La paz es un derecho y un deber de obligatorio cumplimiento, dice el artículo 22 de la Constitución. ¿Por qué no se ha cumplido?, ¿quiénes han impedido que se cumpla este mandato?, ¿dónde están los culpables de que este artículo no se haya observado?, ¿cuántos campesinos, cuántos niños y niñas, cuántos jóvenes y cuántos hombres y mujeres han muerto desde 1991, por no cumplirse con este imperativo mandato? Todos los sueños no pueden echarse por la borda mal intencionada de unos pocos. Así como todos los intentos por la paz son bienvenidos, los ardides por cerrar las puertas del diálogo son pérfidos.
Los sueños de un país en paz tienen en la mira a los niños y niñas que siempre pierden, a los jóvenes que quieren crecer sin cortapisas, a los viejos que quieren morir en paz y con los suyos, sin la soledad ni la orfandad a que los lleva la guerra. Mirar los pueblos y los campos con tranquilidad es apenas una exigencia loable para los dirigentes del país. Todos, desde sus diversas orillas, deben ayudar a que la paz sea posible, y en la paz ayudar a fortalecer el derecho que la haga viable, duradera, democrática y libre. Esa es la razón de estas duras jornadas. Ningún principio universal se distorsiona, ningún tribunal podrá oponerse a esta humana y trascendental tarea: la paz alivia los dolores y mitiga los desaciertos. Con ella, y en ella, se funda la genuina justicia.

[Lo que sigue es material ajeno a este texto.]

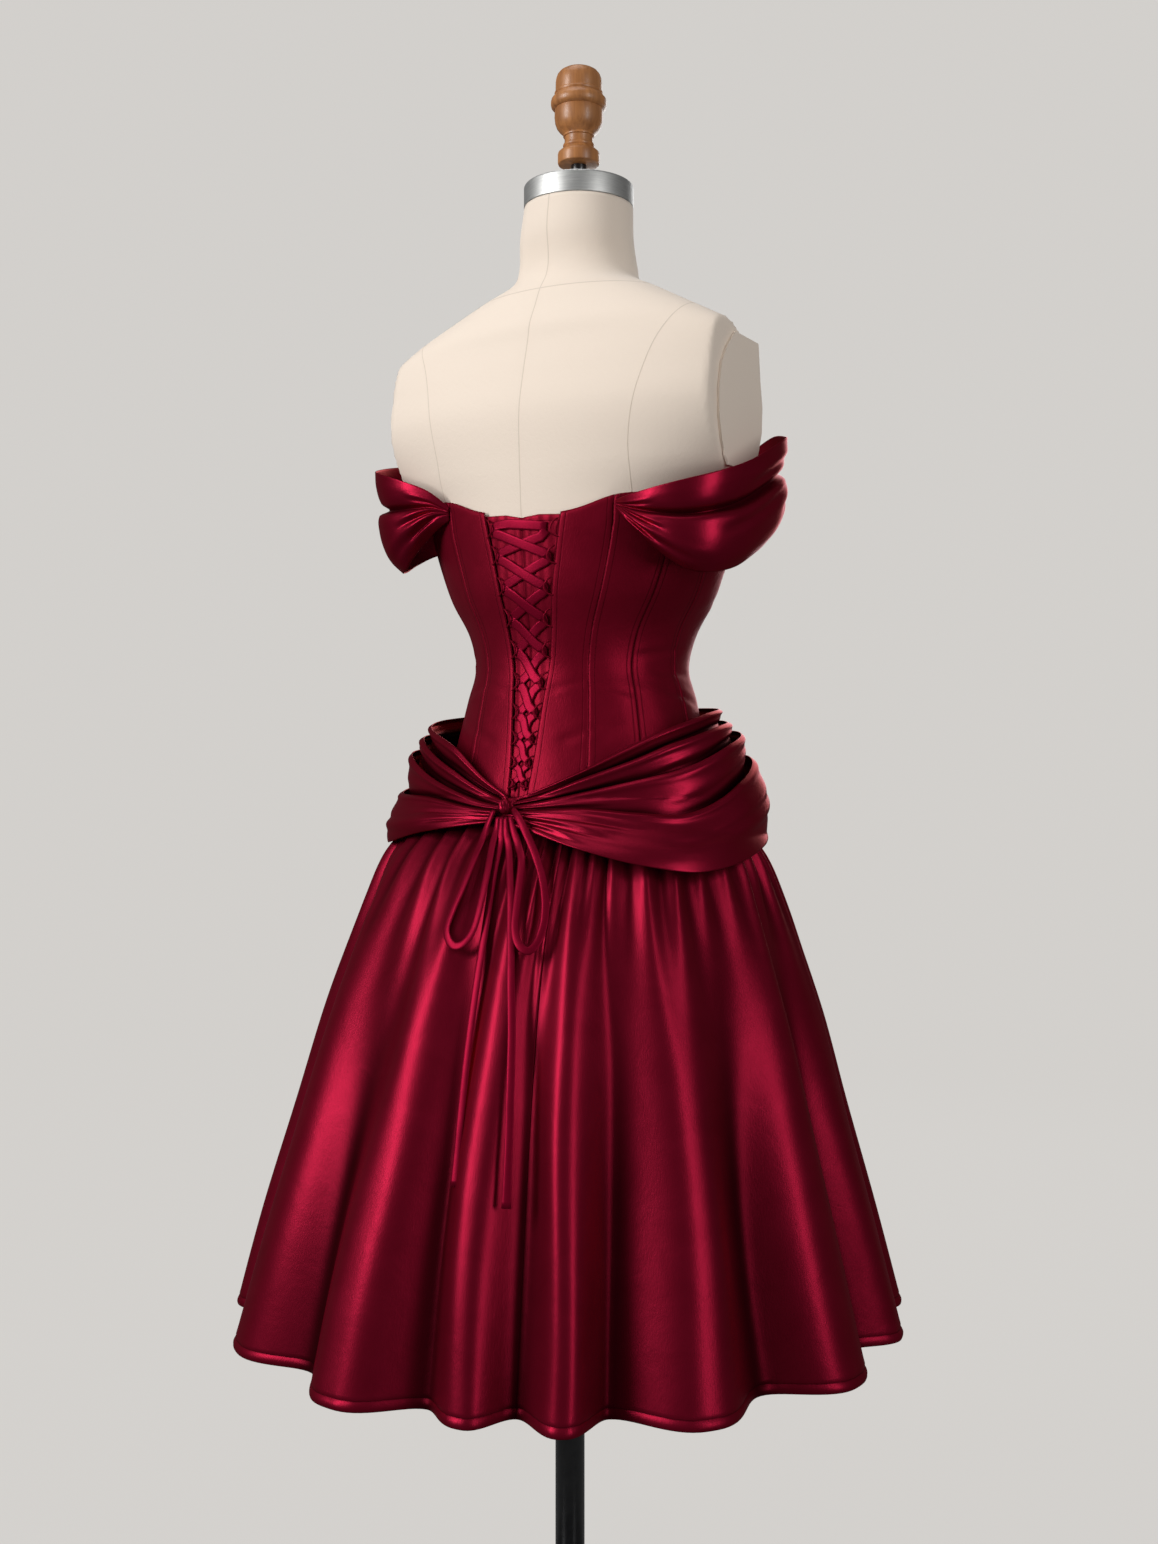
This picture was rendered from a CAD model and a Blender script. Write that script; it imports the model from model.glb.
"""A short satin prom dress on its limbless dress form and stand: the full look over the plain solids.

Sizes are in millimetres in the tables, as in the part's own source, and become metres where a mesh
is made. The origin is on the floor on the pole's axis. The wearer faces -Y, and the wearer's right
is -X. An angle round the body is 0 at the centre back and grows towards the wearer's right.
"""

import logging
import math
from collections.abc import Callable, Sequence
from dataclasses import dataclass, field
from enum import Enum

import bpy
import numpy as np
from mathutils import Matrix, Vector


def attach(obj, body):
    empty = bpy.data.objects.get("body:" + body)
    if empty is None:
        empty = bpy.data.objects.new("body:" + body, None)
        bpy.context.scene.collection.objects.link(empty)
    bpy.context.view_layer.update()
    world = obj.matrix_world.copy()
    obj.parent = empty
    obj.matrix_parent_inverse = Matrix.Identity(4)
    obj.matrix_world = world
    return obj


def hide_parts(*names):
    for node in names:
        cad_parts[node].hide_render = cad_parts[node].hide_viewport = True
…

Quizás sea mucho. O sea todo. Estos días que quedan serán muy difíciles, pero el compromiso es inaplazable. Están en juego la credibilidad y la fuerza de un pueblo. Luego vendrá la denodada lucha por la construcción de una armonía perenne y entonces veremos la grandeza de unos y otros, y podremos escoger libremente, sin suspicacias ni escepticismos, a quienes deben comandar el futuro de Colombia. El camino es largo y complejo, pero preferible al de la metralla y los muertos. Se podrán abrir todos los micrófonos y oír todas las voces para escoger la que mejor cobije el futuro de los colombianos que, por fin, van a vivir en sosiego. ¡Es mucho! ¡Es todo!